THE EXERCISE -> Quote the listing below word for word, stopping after the line that contains "to everything else.".
——
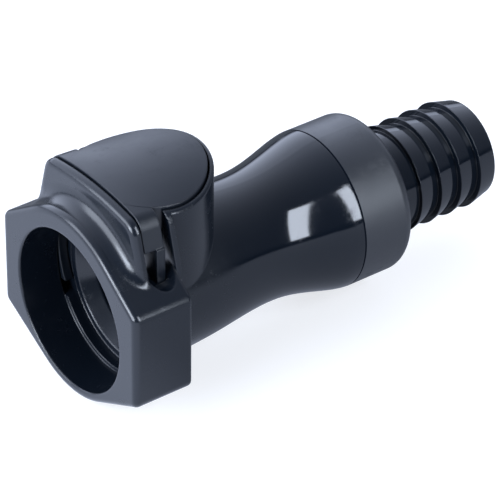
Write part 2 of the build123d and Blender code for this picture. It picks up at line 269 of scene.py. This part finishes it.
def floor_material(glow, shade, albedo):
    """White to the camera, where it takes the object's shadow, and a dim table to everything else.

    The table glows with painted light, bright in front of the mouth and dark beside the tail.
    """
    material, tree, shader = new_material("floor_white")
    shader.inputs["Base Color"].default_value = (albedo, albedo, albedo, 1.0)
    shader.inputs["Roughness"].default_value = 0.9
    shader.inputs["Emission Color"].default_value = (*COOL, 1.0)
    # Painted light: the table's glow, strong in front of the mouth and fading beside the tail.
    painted_glow_before_mouth = along(tree, "X", -12 * MM, 40 * MM, 1.5, 0.0)
    painted_glow_in_front = along(tree, "Y", -30 * MM, 30 * MM, 0.55, 0.05)
    tree.links.new(combine(tree, "MAXIMUM", painted_glow_before_mouth, painted_glow_in_front), shader.inputs["Emission Strength"])
    white = node(tree, "ShaderNodeEmission", Color=(glow, glow, glow, 1.0), Strength=1.0)
    matt = node(tree, "ShaderNodeBsdfDiffuse", Color=(shade, shade, shade, 1.0))
    seen = tree.nodes.new("ShaderNodeAddShader")
    path = tree.nodes.new("ShaderNodeLightPath")
    mix = tree.nodes.new("ShaderNodeMixShader")
    output = next(made for made in tree.nodes if made.type == "OUTPUT_MATERIAL")
    tree.links.new(white.outputs["Emission"], seen.inputs[0])
    tree.links.new(matt.outputs["BSDF"], seen.inputs[1])
    tree.links.new(path.outputs["Is Camera Ray"], mix.inputs["Fac"])
    tree.links.new(shader.outputs["BSDF"], mix.inputs[1])
    tree.links.new(seen.outputs["Shader"], mix.inputs[2])
    tree.links.new(mix.outputs["Shader"], output.inputs["Surface"])
    return material


def studio_world(strength, slope):
    """Tent that is brightest low behind the object and fades overhead and towards the front."""
    world = bpy.data.worlds.new("studio")
    world.use_nodes = True
    tree = world.node_tree
    background = tree.nodes["Background"]
    background.inputs["Color"].default_value = (*COOL, 1.0)
    place = tree.nodes.new("ShaderNodeTexCoord")
    parts = tree.nodes.new("ShaderNodeSeparateXYZ")
    tree.links.new(place.outputs["Generated"], parts.inputs["Vector"])
    fade = combine(tree, "POWER", math.exp(slope), parts.outputs["Y"])
    rise = node(tree, "ShaderNodeMapRange")
    rise.interpolation_type = "SMOOTHSTEP"
    rise.inputs["From Max"].default_value = 0.16
    tree.links.new(parts.outputs["Z"], rise.inputs["Value"])
    level = combine(tree, "MULTIPLY", combine(tree, "MULTIPLY", fade, rise.outputs["Result"]), strength)
    tree.links.new(level, background.inputs["Strength"])
    bpy.context.scene.world = world


FLOOR_HALF = 3.0
floor_z = CAD_BOX[0][2]
floor_mesh = bpy.data.meshes.new("floor")
floor_corners = [(-FLOOR_HALF, -FLOOR_HALF), (FLOOR_HALF, -FLOOR_HALF), (FLOOR_HALF, FLOOR_HALF),
                 (-FLOOR_HALF, FLOOR_HALF)]
floor_mesh.from_pydata([(x, y, floor_z) for x, y in floor_corners], [], [(0, 1, 2, 3)])
floor = bpy.data.objects.new("floor", floor_mesh)
floor_mesh.materials.append(floor_material(0.6, 0.5, 0.06))
bpy.context.scene.collection.objects.link(floor)

studio_world(0.62, 1.8)
soft_box("side_box", (0.222, -0.75, 0.43), 0.9, 0.215, 0.75, 15.0)
soft_box("left_panel", (-0.85, 0.3, 0.42), 1.0, 0.9, 0.6, 5.5)
soft_box("mouth_box", (-0.9, -0.15, 0.3), 0.9, 0.45, 0.4, 14.0)

bpy.context.scene.view_settings.view_transform = "Standard"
——
TASK ANSWER ->
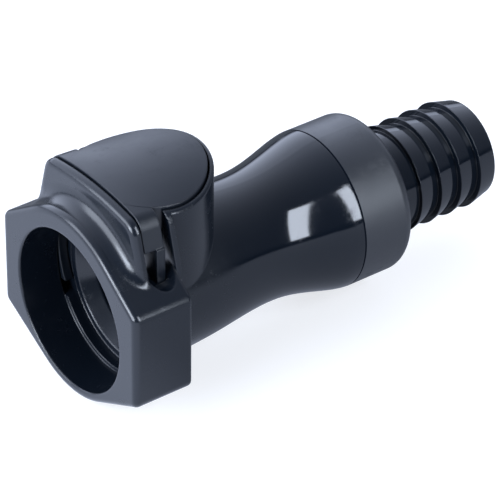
Write part 2 of the build123d and Blender code for this picture. It picks up at line 269 of scene.py. This part finishes it.
def floor_material(glow, shade, albedo):
    """White to the camera, where it takes the object's shadow, and a dim table to everything else.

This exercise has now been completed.